Orchestral really isn't the right word here. 

Anyway, I don't even know if this is an issue of religious vs. secular, but simply of Symphonie Fantastique tending to dominate everything else. I suspect for many, it's the only piece of his they really know. I'd be curious how often it is performed vs. other works. Maybe some overtures are played often because they are easy to drop in a program.


----------



## hpowders (Dec 23, 2013)

OP: Neither.

Check out his greatest masterpiece, the opera Les Troyens.


----------



## techniquest (Aug 3, 2012)

> ...I can't help but feel that most people ignore or forget his religious works...
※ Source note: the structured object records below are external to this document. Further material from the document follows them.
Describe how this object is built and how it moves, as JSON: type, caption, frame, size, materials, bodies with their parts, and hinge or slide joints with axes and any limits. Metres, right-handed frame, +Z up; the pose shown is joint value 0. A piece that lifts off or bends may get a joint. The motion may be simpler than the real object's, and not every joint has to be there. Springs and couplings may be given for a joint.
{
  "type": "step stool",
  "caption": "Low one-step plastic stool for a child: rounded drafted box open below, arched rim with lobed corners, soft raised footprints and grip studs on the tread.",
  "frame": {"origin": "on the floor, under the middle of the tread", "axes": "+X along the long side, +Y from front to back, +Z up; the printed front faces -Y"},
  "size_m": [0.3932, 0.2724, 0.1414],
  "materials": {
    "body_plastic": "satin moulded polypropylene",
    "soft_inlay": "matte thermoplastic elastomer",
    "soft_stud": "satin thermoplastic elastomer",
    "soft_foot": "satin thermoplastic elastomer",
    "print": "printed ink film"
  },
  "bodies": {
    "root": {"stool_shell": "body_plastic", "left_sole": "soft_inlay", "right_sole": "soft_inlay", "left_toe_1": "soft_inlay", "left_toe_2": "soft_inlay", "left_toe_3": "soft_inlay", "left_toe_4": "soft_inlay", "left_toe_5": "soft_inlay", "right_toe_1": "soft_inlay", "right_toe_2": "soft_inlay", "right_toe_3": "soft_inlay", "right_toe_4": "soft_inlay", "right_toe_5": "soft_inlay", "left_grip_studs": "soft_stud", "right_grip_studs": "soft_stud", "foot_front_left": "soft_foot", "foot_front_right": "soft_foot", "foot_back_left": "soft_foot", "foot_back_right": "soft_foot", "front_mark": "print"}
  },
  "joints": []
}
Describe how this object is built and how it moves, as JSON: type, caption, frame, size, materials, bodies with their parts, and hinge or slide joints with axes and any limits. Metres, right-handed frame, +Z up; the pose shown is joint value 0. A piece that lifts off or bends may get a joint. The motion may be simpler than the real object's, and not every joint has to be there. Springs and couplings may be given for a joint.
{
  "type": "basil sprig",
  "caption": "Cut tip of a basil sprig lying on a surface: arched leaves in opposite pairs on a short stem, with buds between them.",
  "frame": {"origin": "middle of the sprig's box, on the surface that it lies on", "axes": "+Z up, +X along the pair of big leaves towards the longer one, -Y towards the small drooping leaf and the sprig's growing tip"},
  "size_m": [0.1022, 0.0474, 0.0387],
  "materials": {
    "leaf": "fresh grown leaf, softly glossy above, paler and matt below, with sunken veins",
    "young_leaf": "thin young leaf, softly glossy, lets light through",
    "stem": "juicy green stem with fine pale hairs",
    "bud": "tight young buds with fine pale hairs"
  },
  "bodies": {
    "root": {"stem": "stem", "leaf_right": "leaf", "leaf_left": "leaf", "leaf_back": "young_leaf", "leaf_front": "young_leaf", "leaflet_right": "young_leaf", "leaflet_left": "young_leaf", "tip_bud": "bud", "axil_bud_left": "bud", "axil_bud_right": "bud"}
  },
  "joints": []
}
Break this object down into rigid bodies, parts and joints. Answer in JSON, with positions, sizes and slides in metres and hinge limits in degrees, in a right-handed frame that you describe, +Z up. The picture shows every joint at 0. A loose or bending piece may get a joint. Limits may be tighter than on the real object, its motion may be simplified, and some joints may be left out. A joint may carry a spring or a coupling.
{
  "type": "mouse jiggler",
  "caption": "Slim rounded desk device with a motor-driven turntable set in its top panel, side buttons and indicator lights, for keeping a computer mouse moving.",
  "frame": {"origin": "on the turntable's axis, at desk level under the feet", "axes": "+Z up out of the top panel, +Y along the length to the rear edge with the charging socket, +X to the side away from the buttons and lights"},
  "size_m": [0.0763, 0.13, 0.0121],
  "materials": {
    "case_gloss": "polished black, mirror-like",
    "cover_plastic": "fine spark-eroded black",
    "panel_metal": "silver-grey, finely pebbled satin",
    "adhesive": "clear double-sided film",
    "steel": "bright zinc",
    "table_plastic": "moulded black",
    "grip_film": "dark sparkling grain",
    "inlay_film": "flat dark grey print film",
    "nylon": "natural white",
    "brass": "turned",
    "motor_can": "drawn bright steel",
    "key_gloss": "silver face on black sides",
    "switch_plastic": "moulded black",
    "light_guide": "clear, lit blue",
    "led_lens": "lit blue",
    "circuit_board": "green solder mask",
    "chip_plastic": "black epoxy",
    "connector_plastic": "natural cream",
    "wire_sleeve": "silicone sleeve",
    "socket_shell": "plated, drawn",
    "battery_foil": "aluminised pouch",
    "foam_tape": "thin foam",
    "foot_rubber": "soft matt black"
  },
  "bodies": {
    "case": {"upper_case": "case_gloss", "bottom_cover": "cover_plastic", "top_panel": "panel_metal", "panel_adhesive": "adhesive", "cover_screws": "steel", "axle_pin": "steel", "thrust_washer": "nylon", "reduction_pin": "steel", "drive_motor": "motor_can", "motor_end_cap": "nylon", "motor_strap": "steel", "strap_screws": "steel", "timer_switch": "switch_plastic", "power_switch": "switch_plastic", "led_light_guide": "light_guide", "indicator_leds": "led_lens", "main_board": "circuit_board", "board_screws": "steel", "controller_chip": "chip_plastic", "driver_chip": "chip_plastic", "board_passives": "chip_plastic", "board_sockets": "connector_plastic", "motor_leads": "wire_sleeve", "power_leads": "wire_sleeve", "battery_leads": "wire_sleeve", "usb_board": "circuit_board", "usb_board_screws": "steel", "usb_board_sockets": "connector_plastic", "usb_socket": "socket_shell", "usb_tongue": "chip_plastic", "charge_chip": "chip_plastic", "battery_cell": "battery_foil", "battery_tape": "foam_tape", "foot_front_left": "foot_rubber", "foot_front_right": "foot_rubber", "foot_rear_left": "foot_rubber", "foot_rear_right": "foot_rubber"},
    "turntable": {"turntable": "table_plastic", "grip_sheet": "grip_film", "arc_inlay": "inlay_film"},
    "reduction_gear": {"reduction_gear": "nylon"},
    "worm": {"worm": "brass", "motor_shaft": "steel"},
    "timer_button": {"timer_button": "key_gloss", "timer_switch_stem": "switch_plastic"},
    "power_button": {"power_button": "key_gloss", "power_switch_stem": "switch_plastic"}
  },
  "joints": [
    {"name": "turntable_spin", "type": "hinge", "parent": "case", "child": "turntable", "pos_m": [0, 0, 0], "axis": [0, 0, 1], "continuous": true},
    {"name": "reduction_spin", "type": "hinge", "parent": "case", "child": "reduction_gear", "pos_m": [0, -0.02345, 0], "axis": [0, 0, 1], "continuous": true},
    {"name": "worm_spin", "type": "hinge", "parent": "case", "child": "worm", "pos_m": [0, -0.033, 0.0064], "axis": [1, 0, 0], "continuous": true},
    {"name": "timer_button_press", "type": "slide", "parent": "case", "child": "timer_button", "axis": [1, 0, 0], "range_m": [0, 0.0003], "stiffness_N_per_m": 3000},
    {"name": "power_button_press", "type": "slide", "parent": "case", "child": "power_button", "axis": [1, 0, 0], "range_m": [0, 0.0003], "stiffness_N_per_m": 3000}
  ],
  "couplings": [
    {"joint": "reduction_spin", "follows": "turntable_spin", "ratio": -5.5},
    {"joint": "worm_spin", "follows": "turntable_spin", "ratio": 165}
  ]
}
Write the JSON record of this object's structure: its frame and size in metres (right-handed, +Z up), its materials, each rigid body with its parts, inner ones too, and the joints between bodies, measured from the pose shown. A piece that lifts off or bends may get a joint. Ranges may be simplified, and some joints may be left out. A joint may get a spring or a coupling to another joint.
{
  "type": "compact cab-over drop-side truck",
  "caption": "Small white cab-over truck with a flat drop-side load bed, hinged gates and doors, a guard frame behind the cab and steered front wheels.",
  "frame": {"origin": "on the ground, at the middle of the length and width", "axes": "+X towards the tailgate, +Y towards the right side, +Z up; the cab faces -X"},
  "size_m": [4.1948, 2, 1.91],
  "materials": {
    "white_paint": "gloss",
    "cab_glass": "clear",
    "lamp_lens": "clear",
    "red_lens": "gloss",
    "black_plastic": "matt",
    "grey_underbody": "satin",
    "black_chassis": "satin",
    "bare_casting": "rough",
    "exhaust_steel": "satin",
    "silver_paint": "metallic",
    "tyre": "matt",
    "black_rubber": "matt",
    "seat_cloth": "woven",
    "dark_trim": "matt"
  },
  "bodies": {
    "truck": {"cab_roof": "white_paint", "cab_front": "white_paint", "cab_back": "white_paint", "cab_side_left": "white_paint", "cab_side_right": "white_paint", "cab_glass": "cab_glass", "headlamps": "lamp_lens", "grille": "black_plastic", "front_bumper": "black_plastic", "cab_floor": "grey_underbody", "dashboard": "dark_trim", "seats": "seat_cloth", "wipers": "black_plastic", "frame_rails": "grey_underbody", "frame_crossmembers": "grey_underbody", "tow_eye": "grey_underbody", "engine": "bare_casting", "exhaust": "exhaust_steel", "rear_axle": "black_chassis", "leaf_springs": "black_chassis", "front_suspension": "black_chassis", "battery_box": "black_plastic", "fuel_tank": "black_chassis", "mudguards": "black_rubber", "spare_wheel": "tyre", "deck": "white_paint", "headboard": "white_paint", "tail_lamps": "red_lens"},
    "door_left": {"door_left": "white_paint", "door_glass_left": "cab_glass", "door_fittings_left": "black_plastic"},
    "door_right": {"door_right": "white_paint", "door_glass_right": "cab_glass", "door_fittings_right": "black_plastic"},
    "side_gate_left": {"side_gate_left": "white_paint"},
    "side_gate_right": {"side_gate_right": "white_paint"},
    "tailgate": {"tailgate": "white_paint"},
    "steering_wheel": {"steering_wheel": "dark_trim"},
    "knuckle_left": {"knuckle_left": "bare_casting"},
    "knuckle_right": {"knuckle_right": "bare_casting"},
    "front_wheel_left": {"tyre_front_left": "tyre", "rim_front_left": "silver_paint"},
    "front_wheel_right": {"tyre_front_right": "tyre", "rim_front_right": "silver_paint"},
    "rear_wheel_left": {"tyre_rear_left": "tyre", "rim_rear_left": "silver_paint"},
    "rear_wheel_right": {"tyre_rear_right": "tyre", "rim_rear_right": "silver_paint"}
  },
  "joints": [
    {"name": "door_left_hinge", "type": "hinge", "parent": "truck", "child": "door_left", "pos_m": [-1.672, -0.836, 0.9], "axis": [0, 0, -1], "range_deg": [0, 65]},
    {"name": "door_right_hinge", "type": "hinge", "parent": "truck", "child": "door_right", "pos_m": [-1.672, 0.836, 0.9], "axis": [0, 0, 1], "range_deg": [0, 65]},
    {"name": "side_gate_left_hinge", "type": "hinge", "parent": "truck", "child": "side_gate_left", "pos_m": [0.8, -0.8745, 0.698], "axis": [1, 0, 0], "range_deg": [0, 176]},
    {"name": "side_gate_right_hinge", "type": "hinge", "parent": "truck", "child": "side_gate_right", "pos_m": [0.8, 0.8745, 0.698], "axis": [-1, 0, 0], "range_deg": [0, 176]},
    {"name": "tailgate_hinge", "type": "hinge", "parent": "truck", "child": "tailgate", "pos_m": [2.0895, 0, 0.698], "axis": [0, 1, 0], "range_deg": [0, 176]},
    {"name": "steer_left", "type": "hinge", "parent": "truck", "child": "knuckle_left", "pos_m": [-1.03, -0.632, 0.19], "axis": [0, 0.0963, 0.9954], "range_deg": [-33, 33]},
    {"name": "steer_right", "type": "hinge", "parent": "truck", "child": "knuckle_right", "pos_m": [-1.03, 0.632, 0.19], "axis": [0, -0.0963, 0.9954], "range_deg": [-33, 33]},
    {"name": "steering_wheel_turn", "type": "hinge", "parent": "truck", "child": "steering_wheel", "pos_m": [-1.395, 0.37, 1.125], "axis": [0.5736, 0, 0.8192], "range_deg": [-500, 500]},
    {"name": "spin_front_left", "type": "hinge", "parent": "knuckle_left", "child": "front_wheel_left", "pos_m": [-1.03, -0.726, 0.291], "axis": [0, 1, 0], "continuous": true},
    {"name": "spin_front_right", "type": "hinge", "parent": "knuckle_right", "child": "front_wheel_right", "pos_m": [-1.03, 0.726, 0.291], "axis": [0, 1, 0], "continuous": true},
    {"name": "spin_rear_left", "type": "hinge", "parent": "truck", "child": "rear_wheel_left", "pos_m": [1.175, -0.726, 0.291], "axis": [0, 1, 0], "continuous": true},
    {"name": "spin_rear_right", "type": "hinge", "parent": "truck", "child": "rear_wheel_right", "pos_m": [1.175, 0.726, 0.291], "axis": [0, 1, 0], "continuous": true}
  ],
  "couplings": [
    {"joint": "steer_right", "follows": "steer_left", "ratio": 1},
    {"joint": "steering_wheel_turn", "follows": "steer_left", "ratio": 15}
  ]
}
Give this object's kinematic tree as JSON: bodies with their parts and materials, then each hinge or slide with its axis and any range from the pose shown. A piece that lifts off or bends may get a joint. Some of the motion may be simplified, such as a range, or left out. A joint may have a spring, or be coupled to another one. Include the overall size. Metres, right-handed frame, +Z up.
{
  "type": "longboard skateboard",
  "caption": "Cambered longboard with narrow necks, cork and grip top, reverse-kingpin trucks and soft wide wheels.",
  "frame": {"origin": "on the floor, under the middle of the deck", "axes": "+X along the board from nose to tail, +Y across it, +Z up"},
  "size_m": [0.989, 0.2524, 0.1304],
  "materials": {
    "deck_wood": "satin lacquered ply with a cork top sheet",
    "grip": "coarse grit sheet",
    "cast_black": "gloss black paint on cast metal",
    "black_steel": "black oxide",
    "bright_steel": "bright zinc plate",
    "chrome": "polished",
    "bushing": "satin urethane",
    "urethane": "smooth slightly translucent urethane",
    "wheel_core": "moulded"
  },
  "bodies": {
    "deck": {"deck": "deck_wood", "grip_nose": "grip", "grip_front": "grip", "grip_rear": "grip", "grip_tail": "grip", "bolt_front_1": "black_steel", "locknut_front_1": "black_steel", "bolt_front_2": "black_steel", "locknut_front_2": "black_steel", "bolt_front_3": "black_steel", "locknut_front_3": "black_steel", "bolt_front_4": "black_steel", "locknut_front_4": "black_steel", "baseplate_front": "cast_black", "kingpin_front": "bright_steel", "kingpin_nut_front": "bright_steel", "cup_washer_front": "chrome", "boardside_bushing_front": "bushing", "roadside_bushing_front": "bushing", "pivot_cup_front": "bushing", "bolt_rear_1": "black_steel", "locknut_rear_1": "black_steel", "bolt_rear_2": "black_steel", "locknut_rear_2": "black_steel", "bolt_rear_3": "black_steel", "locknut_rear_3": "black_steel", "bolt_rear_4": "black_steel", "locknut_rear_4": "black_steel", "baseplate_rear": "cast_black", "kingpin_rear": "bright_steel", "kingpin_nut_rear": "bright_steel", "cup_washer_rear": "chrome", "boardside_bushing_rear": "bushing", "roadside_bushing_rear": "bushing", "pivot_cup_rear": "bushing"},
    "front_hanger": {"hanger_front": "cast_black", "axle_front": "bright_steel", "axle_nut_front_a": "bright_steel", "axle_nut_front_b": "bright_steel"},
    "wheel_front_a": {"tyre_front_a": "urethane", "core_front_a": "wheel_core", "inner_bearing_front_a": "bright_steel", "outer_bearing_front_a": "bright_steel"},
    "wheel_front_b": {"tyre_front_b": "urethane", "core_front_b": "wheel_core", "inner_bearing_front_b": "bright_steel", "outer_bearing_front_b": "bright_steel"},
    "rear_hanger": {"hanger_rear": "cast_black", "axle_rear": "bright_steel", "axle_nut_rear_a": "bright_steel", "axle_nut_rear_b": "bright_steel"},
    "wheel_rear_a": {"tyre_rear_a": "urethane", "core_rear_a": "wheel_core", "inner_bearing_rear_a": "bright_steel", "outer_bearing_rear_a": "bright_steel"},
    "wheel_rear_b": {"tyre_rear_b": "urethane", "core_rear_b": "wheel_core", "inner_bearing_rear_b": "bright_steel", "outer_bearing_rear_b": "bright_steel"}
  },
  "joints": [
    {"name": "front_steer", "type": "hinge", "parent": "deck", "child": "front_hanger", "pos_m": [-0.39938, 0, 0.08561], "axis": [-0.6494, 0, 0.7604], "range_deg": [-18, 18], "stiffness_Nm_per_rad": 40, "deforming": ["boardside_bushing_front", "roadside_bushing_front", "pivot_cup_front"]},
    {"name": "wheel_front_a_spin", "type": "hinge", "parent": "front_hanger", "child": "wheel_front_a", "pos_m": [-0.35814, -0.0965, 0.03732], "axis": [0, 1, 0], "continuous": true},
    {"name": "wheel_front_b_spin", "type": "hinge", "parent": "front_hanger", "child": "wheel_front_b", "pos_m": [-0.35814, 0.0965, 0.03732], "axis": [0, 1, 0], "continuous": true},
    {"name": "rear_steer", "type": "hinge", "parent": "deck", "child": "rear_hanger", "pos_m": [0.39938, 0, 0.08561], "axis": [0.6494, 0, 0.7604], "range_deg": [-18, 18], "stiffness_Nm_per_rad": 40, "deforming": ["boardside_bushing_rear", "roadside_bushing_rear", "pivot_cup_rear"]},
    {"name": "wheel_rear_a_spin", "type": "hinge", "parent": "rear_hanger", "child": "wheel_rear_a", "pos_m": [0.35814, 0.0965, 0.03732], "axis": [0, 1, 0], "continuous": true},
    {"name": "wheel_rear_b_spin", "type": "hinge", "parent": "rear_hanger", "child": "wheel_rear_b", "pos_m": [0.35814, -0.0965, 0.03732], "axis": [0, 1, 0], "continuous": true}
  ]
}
I think that this is something of a generalisation, but I do take your point. Personally however I find his 'Grande Messe des Morts' to be a wonderful work: huge, terrifying, passionate, profound. In fairness to the OP's post though, I've known the 'Symphonie Fantastique' for many more years than the requiem.


----------



## MoonlightSonata (Mar 29, 2014)

I think the orchestral and religious works are both wonderful. The _Symphonie Fantastique_, though, tips the scales towards the orchestral somewhat.


----------



## Woodduck (Mar 17, 2014)

I think the inspiration in the _Fantastique_ is white-hot, and the piece is as amazing to me now as it was 40 years ago. The _Requiem_ is magnificent and just as inspired. The _Te Deum_ seems to me not quite equal to those.


----------



## Headphone Hermit (Jan 8, 2014)

It would be remarkable if the 'religious' music were more 'inspired' - Berlioz was an atheist

I wouldn't suggest his _te Deum_ was the height of his inspiration (and certainly the very early _Messe Solonnelle_ isn't). I wpouldn't call _L'enfance du Christ_ a 'religious' piece although it has a biblical theme.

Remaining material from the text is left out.